Exactly reproduce the lines from the one holding "Recreate this object" through the final line of the listing below, with both ends included and nothing else.

=== Rows from a 3D modeling dataset ===
** BEGIN **

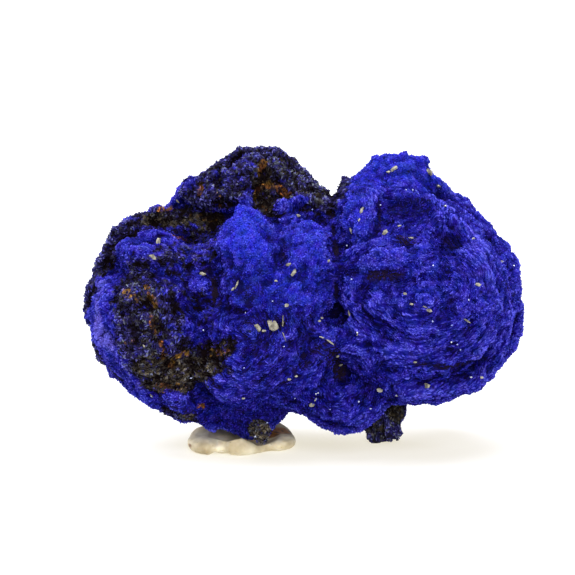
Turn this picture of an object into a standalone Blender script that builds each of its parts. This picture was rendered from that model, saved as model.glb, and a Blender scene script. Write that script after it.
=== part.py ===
"""Azurite specimen: two grown-together nodules of crystal crust, standing on a pinch of mounting putty.

Frame: metres, +Z up, standing on z = 0. X runs from the dark nodule to the bright one.
The show side is -Y, and the origin is on the floor under the middle of the specimen.
"""

import bmesh
import bpy
import numpy as np
from mathutils import Matrix, Vector, noise

MM = 0.001

# Driving dimensions, in millimetres
SPECIMEN_WIDTH = 42.0
PUTTY_CENTRE = (-6.1, -1.3)
PUTTY_HEIGHT = 2.6
PUTTY_BULGE = 0.42  # height of the putty's widest part, as a share of its own
PUTTY_SQUARENESS = 3.0  # 2 is round in section, and more is squarer
SEAT_GAP = 0.3  # between the putty and the stone pressed into it

SKIN_VOXEL = 0.42  # grid that fuses the lumps into one skin
FINISH_VOXEL = 0.34  # grid that cleans the skin once it is rough
KNOB_SPACING = 3.0  # between the small knobs that cover the crust
KNOB_HEIGHT = 0.55
GRIT_SPACING = 1.6
GRIT_HEIGHT = 0.2
WAVE_SPACING = 3.1  # of the slow unevenness under the knobs
WAVE_HEIGHT = 0.35
DRIFT_SPACING = 2.2  # of the wandering that keeps the knobs from looking evenly set
DRIFT_REACH = 0.9

# Counts and shares
LUMP_DETAIL = 4  # times that a lump's twenty triangles are divided
SOFTEN_PASSES = 5
SKIN_TRIANGLES = 8600
PUTTY_TRIANGLES = 600  # before the seat is cut
SEAT_TRIANGLES = 5000  # in the cutter that has the whole stone's shape
SEAT_SWELL = 1.3  # makes up for what thinning takes off the cutter
CREASE_SHARPNESS = 1.6  # how soon a knob rises from the crease around it
KNOB_MIDDLE = 0.4  # height on a knob that stays where the surface was
SIDE_SHARPNESS = 2.5  # how soon a hollow fades where the surface turns away
SIDE_SPILL = 0.4  # its depth on a surface that is seen edge-on

FRONT = -1.0  # the side of the stone that a hollow or ridge is on, as the sign of Y
BACK = 1.0

# Each lump is (centre x, y, z), (half widths x, y, z), in millimetres.
BRIGHT_NODULE = {
    "core": ((12.2, 1.6, 14.1), (8.5, 9.2, 9.5)),
    "equator": ((16.3, 1.4, 12.9), (4.7, 6.2, 6.8)),
    "crest": ((8.8, 2.0, 24.0), (4.4, 4.6, 3.5)),
    "crest_left_knob": ((7.4, 1.4, 26.4), (1.8, 2.2, 1.9)),
    "crest_top_knob": ((9.3, 1.6, 27.0), (1.3, 1.8, 1.3)),
    "crest_right_knob": ((10.9, 2.2, 26.3), (1.3, 1.9, 1.4)),
    "crest_low_knob": ((4.6, 0.8, 24.6), (1.6, 1.8, 1.5)),
    "shoulder": ((13.2, 2.2, 21.9), (2.9, 4.2, 2.9)),
    "upper_left_knob": ((5.6, -2.4, 22.6), (2.6, 3.6, 3.3)),
    "cleft_knob": ((5.2, -4.4, 20.9), (2.0, 2.6, 2.2)),
    "hollow_back": ((10.2, -2.4, 21.2), (4.4, 4.2, 4.2)),
    "mid_knob": ((7.2, -4.2, 18.6), (4.2, 4.6, 3.4)),
    "left_bulge": ((6.9, -5.0, 14.6), (4.0, 3.8, 3.8)),
    "belly": ((9.6, -3.8, 10.8), (6.6, 5.4, 5.0)),
    "right_cheek": ((14.2, -3.4, 14.8), (5.4, 5.2, 7.0)),
    "front_dome": ((10.6, -3.6, 15.0), (6.6, 5.4, 6.6)),
    "lower_rim": ((11.6, -2.2, 7.3), (5.4, 5.0, 2.6)),
    "foot_lobe": ((3.8, -2.7, 5.2), (4.1, 4.7, 3.4)),
    "back_upper": ((11.2, 6.4, 17.4), (5.8, 4.8, 5.8)),
    "back_lower": ((12.6, 6.8, 9.8), (5.8, 4.6, 5.0)),
    "back_high_knob": ((8.0, 7.2, 21.6), (3.0, 3.0, 3.0)),
    "back_side_knob": ((17.0, 5.8, 15.0), (3.2, 3.6, 4.2)),
    "back_low_knob": ((8.2, 9.0, 12.0), (3.2, 2.6, 3.0)),
    "back_heel": ((13.4, 8.2, 6.6), (3.6, 3.0, 2.6)),
}
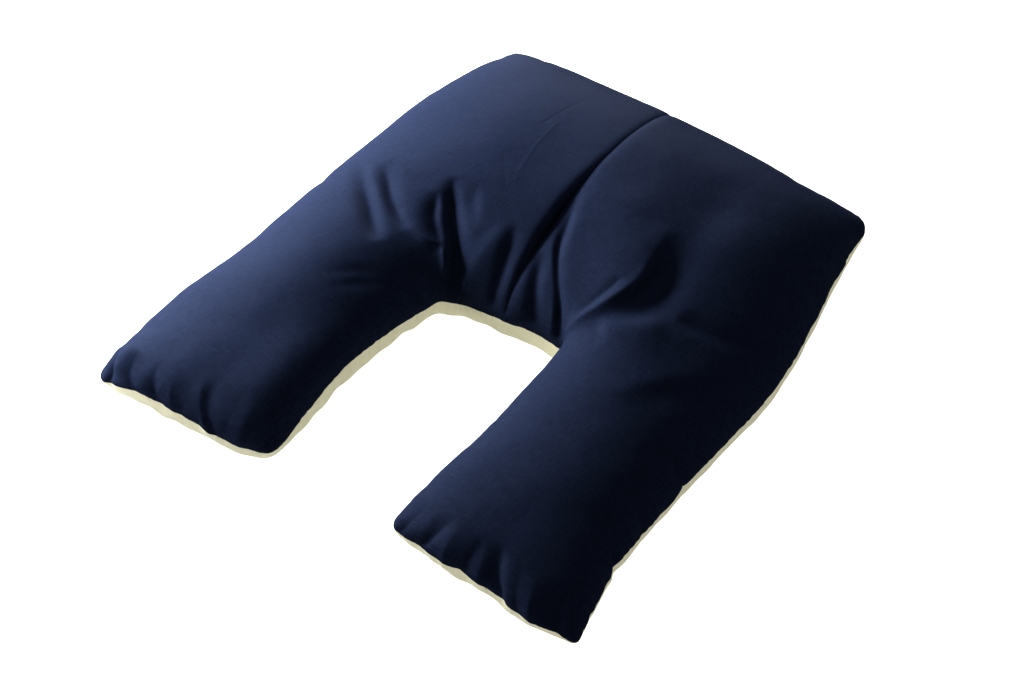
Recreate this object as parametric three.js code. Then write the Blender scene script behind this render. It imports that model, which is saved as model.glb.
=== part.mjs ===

** END **

=== Solved exercise ===
Recreate this object as parametric three.js code. Then write the Blender scene script behind this render. It imports that model, which is saved as model.glb.
=== part.mjs ===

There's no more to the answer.